Columna de Rodrigo Severín: Síndrome de Cotard

Como no hallaba cuál era el mal que aquejaba a mi espíritu, decidí acudir a internet. Ya lo venía notando hacía harto tiempo. Y aunque me era indiferente el tomar conciencia, sí me resultaba perturbadoramente macabra la idea de estar “desclasificado”, pero no por perder un concurso, sino en el sentido de no estar adscrito a ninguna descripción fenoménológica que dejara en “su” clase al cuadro síquico que me aquejaba.
Me ocurría  con apariencia de rareza, pero pienso  que es perfectamente normal, que a cada quien puede ocurrirle de manera simétrica respecto de mí o de cualesquiera otro ente. ¿Por qué no?
Al igual que Ud., iba en un vagón del Metro; iba meditando en las fracciones de segundos de aquel encuentro de la noche anterior con un  viejo compañero de curso que no veía hace muchos años. En efecto, a pesar de lo patéticos que pueden llegar a ser los patrones de comunicación entre seres humanos, fue ese rictus que me dejó en la despedida la perturbación que se instaló en mi memoria. En ese instante lo percibí bajo la absoluta certeza de que estaba hablando con un muerto vivo, que su empatía infinitesimal, la de aquellos fragmentos que se me revelaban, no eran más que impostación, tan sólo vacuidad de sentido. Llegué a casa con cierta afectación. Quizás el muerto era  yo. ¿Por qué no?
Esta era mi conclusión: tiene que haber,  por fuerza, una relación de simetría en la percepción mortuoria entre conciencias aisladas, porque aún cuando fuese yo mismo la cosa no viva, la única experiencia básica que registro del mundo exterior, a pesar, es la testimonial de las cosas animadas e inanimadas. Por ejemplo, yo, “el muerto”, recibo en cierto tiempo del futuro el rumor o la referencia del aludido encuentro con aquél compañero. Constato, entonces, que con independencia de lo que la conciencia interpreta de la experiencia, el encuentro se consuma en una suerte simetría ciega de voluntades, que luego albergarán en su memoria ideas de lo que pasó o pudo haber pasado.
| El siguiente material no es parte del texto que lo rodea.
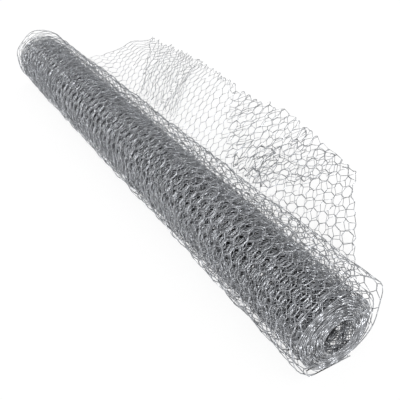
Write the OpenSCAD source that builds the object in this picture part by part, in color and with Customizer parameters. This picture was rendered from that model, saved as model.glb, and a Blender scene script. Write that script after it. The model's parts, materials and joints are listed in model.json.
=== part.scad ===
// Roll of hexagonal wire netting, lying on a floor.
// One sheet of netting: wound tight, then one loose turn, then a free end that lies behind
// the roll and bends up. Millimetres. X runs along the roll, Y towards the free end, Z up.
// The floor is at Z = 0 and the origin is below the middle of the whole outline.

/* [Netting] */
// Width of the netting, which is the length of the roll
roll_l = 1000; // [600:10:1500]
// Thickness of one layer of netting, measured at its twists
sheet_t = 1.8; // [1.4:0.1:2.4]

/* [Tight turns] */
// Outside diameter of the tight turns
tight_d = 100; // [80:1:110]
// Diameter of the hole through the roll
bore_d = 42; // [20:1:60]
// Distance from one tight turn to the next, rounded so that whole turns fit
turn_pitch = 1.7; // [1.2:0.05:3]
// Width of the gap that shows between two turns on the ends
turn_gap = 0.5; // [0.3:0.1:0.8]
// Depth of that gap
turn_gap_depth = 3; // [1:0.5:8]
// How far the innermost turn stands out of the near end and is sunk in the far end
telescope = 6; // [0:1:20]

/* [Loose turn] */
// Outside diameter of the loose turn at the near end
loose_near_d = 129; // [128:1:160]
// How much narrower the loose turn is at the far end
loose_taper = 12; // [0:1:12]

/* [Free end] */
// Length of the flat run on the floor, from below the roll's axis to the bend
floor_run = 134; // [100:1:180]
// Inside radius of the bend
bend_r = 24; // [5:1:40]
// Angle at which the free end rises from the floor
rise_angle = 49; // [20:1:70]
// Reach of the free end behind the roll's axis at its near corner
near_reach = 218; // [200:1:260]
// Reach of the free end at its far corner
far_reach = 220; // [200:1:260]
// How far the edge of the free end bows out past the line between its corners
crest_bow = 17; // [0:1:40]
// Reach at which the far edge turns in to the far corner
far_shoulder = 190; // [150:1:199]
// How far the near edge slants in, from below the roll to the near corner
near_skew = 214; // [0:1:250]
// How far the far corner is clipped in
far_clip = 110; // [20:1:200]

/* [Hidden] */

fine = 96;
bend_steps = 8;
margin = 5;

// the loose turn is bedded this far up in the flat run, and the tight turns this far in the
// loose turn, so that the sheet is one solid where its layers press together
loose_bed = 0.3;
tight_bed = 0.5;
lap = 10;

tight_r = tight_d / 2;
bore_r = bore_d / 2;
loose_near_r = loose_near_d / 2;
loose_far_r = loose_near_r - loose_taper / 2;
turns = round((tight_r - bore_r) / turn_pitch);
turn_step = (tight_r - bore_r) / turns;
tight_z = loose_bed + sheet_t + tight_r - tight_bed;

mid_reach = (near_reach + far_reach) / 2 + crest_bow;
reach_max = max(near_reach, mid_reach, far_reach);
rise_l = (reach_max - floor_run) / cos(rise_angle) + margin;
rise_h = bend_r + rise_l * sin(rise_angle) + margin;
mid_x = -roll_l / 5;

origin_x = telescope / 2;
origin_y = (reach_max - loose_near_r) / 2;

// how far turn i stands out along X: the innermost most, the outermost not at all
function stand_out(i) = telescope * (1 - i / (turns - 1));
function turn_r(i) = bore_r + i * turn_step;

// outline of one end of the tight turns, from the bore outwards; side is 1 near and -1 far
function end_points(side) = [
    for (i = [0 : turns - 1])
    let (face = side * roll_l / 2 + stand_out(i), floor_x = face - side * turn_gap_depth)
    let (r0 = turn_r(i), r1 = turn_r(i + 1), last = i == turns - 1)
    for (p = last
        ? [[r0, face], [r1, face]]
        : [[r0, face], [r1 - turn_gap, face], [r1 - turn_gap, floor_x], [r1, floor_x]]) p
];

function reversed(list) = [for (i = [len(list) - 1 : -1 : 0]) list[i]];

function bend_arc(r) = [
    for (i = [0 : bend_steps])
    let (a = rise_angle * i / bend_steps)
    [floor_run + r * sin(a), sheet_t + bend_r - r * cos(a)]
];

function rise_tip(r) = bend_arc(r)[bend_steps] + rise_l * [cos(rise_angle), sin(rise_angle)];

// turns a drawing of the roll's cross-section, in Y and Z, so that it is extruded along X
module along_x(length) {
    translate([-length / 2, 0, 0])
        rotate([90, 0, 90])
            linear_extrude(height = length)
                children();
}

module tight_turns() {
    translate([0, 0, tight_z])
        rotate([0, 90, 0])
            rotate_extrude($fn = fine)
                polygon(concat(end_points(1), reversed(end_points(-1))));
}

// a tube that widens towards the near end, tilted so that its lowest line lies on the floor
module loose_turn() {
    slope = (loose_near_r - loose_far_r) / roll_l;
    length = roll_l + 2 * margin;
    r_far = loose_far_r - margin * slope;
    r_near = loose_near_r + margin * slope;
    intersection() {
        translate([-length / 2, 0, loose_bed])
            rotate([0, -atan(slope), 0])
                translate([0, 0, r_far])
                    rotate([0, 90, 0])
                        difference() {
                            cylinder(h = length, r1 = r_far, r2 = r_near, $fn = fine);
                            translate([0, 0, -margin])
                                cylinder(
                                    h = length + 2 * margin,
                                    r1 = r_far - sheet_t - margin * slope,
                                    r2 = r_near - sheet_t + margin * slope,
                                    $fn = fine
                                );
                        }
        translate([-roll_l / 2, -loose_near_d, -margin])
            cube([roll_l, 2 * loose_near_d, loose_near_d + 2 * margin]);
    }
}

module free_end_section() {
    under = bend_r + sheet_t;
    polygon(concat(
        [[-lap, 0]], bend_arc(under), [rise_tip(under)],
        [rise_tip(bend_r)], reversed(bend_arc(bend_r)), [[-lap, sheet_t]]
    ));
}

module free_end_plan() {
    polygon([
        [roll_l / 2, -lap - margin],
        [roll_l / 2, 0],
        [roll_l / 2 - near_skew, near_reach],
        [mid_x, mid_reach],
        [far_clip - roll_l / 2, far_reach],
        [-roll_l / 2, far_shoulder],
        [-roll_l / 2, -lap - margin]
    ]);
}

module free_end() {
    intersection() {
        along_x(roll_l + 2 * margin) free_end_section();
        translate([0, 0, -margin])
            linear_extrude(height = rise_h + margin)
                free_end_plan();
    }
}

module netting_roll() {
    color("silver")
        translate([-origin_x, -origin_y, 0])
            union() {
                tight_turns();
                loose_turn();
                free_end();
            }
}

netting_roll();
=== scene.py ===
# %% [markdown]
# # A roll of twisted wire netting
# The object is one sheet of hexagonal netting: thin steel wires, twisted round each other in
# pairs. It is wound tight first, then come two loose turns, and its free end lies behind the
# roll, bends up and is folded over at the top. In this lesson we draw one small repeat of the
# netting, copy it into a flat sheet as the weaving machine would, and then wind that sheet up,
# because a wound sheet is what the real thing is.
#
# The solid model of the roll is loaded first. It is only a frame: it gives the sizes and says
# where the roll lies, and in the picture the wires that we make stand in for it.

# %% Load the frame
import json
import math
import bpy
import numpy as np
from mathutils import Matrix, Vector


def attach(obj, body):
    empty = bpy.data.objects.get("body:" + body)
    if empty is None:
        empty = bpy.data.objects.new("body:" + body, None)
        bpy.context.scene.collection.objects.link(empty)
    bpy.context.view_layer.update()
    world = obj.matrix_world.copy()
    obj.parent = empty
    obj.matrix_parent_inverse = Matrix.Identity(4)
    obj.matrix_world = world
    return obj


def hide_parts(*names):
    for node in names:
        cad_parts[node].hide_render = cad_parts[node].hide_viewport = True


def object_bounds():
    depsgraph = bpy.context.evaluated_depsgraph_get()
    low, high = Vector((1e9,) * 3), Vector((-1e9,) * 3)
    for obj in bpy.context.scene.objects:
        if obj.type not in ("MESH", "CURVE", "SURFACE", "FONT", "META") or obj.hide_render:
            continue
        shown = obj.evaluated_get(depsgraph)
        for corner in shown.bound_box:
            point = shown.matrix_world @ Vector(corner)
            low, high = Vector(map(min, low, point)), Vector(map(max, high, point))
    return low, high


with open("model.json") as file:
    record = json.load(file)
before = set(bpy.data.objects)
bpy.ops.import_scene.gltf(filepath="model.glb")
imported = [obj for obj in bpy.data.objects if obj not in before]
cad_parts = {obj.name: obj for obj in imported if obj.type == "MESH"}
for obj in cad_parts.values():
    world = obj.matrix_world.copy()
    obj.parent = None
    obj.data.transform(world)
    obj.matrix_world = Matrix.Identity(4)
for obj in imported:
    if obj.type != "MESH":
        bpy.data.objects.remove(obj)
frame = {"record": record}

cad_box = [list(corner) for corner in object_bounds()]
print("box of the solid model:", cad_box)

# %% [markdown]
# ## Sizes
# Everything is in metres. X runs along the roll, Y from the roll to its free end, and the floor
# is at Z = 0. The width of the netting, the bore and the place of the roll's axis are read from
# the solid model, so the wires land exactly where the solid is. The inner turns stand out of
# the near end by a few millimetres, and the loose turns are slimmer at the far end.

# %% Sizes of the roll
mounts = {mount["name"]: mount for mount in frame["record"]["mounts"]}
low, high = (Vector(corner) for corner in cad_box)
BORE_R = mounts["bore"]["dims"]["r_mm"] / 1000
AXIS_Y = mounts["bore"]["pos_m"][1]
AXIS_Z = mounts["bore"]["pos_m"][2]
TELESCOPE = 0.006
ROLL_L = high.x - low.x - TELESCOPE
MIDDLE_X = (low.x + high.x - TELESCOPE) / 2
TIGHT_R = 0.0500
LOOSE_TAPER = 0.006
LOOSE_NEAR_R = AXIS_Y - low.y
LOOSE_FAR_R = LOOSE_NEAR_R - LOOSE_TAPER
print("roll length", round(ROLL_L, 4), "axis at", AXIS_Y, AXIS_Z)
print("radius of the loose turns", round(LOOSE_FAR_R, 4), "to", round(LOOSE_NEAR_R, 4))

# %% [markdown]
# Netting is sold by the width of its cell. Here 57 cells go across a metre, and each cell is
# one twist and two straight stretches of wire. The pattern repeats after two rows, and such a
# stretch of two rows is called a tile below. The edge wires are a little thicker.

# %% Sizes of the netting
COLUMNS = 57
CELL_W = ROLL_L / COLUMNS
ROW = 0.0170
TWIST_L = 0.0095
WIRE_R = 0.00045
EDGE_WIRE_R = 0.00065
TILE_L = 2 * ROW
print("cell", round(CELL_W * 1000, 2), "mm wide, rows", ROW * 1000, "mm apart")

# %% [markdown]
# ## One repeat of the netting
# Two neighbouring wires are twisted together one and a half times, part, and are twisted with
# the neighbours on the other side in the next row. The repeat that we need is therefore one
# cell wide and two rows long. A wire could be extruded ring by ring, with a turn at each step,
# but a path that carries a section does the same and keeps the section square to the path. So
# we draw each wire as a curve, give it a small polygon to carry, and convert it to a mesh.
#
# Some small helpers come first. An operator works on whatever is selected, so a piece is made
# the active one only after everything is deselected. The number of its wire is kept on each
# corner of the mesh, so that later a whole wire can be taken away, and never a part of one.

# %% Helpers for objects
def deselect_all():
    bpy.ops.object.select_all(action="DESELECT")


def make_active(piece):
    deselect_all()
    piece.select_set(True)
    bpy.context.view_layer.objects.active = piece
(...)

Lo que súbitamente me consterna de todo este intríngulis es la eventualidad de que el estar muerto pueda ser más que una apariencia desde sí, hacia sí, de sí y o para sí. Entonces ese rictus me revela la frivolidad de un recuerdo. Y la conciencia de muerte se apodera de mí, en el vagón, exacerbada, al recibir imágenes de seres humanos, grupos humanos, enchufados a sus audífonos, cabeceándose de sueño, o con caras de espera instaladas durante el tedio del tramo. Vuelvo concebir la simetría inquietante de saberme absolutamente insignificante para otra persona cosa. Y ella ¿será para mí acaso más que el halo evanescente de una buena intención para con un otro muerto vivo? o ¿muerto muerto?
Como no sé,  ni mucho me interesa instruirme en teoría de zombies, y de que todo ello vaya, o más bien provenga de ese imaginario, debo admitirlo, me acojo a la razón de la ciencia. Parece que me da algo. Padezco hipocondría, pero no creo que sea el caso. Me voy a la Wikipedia.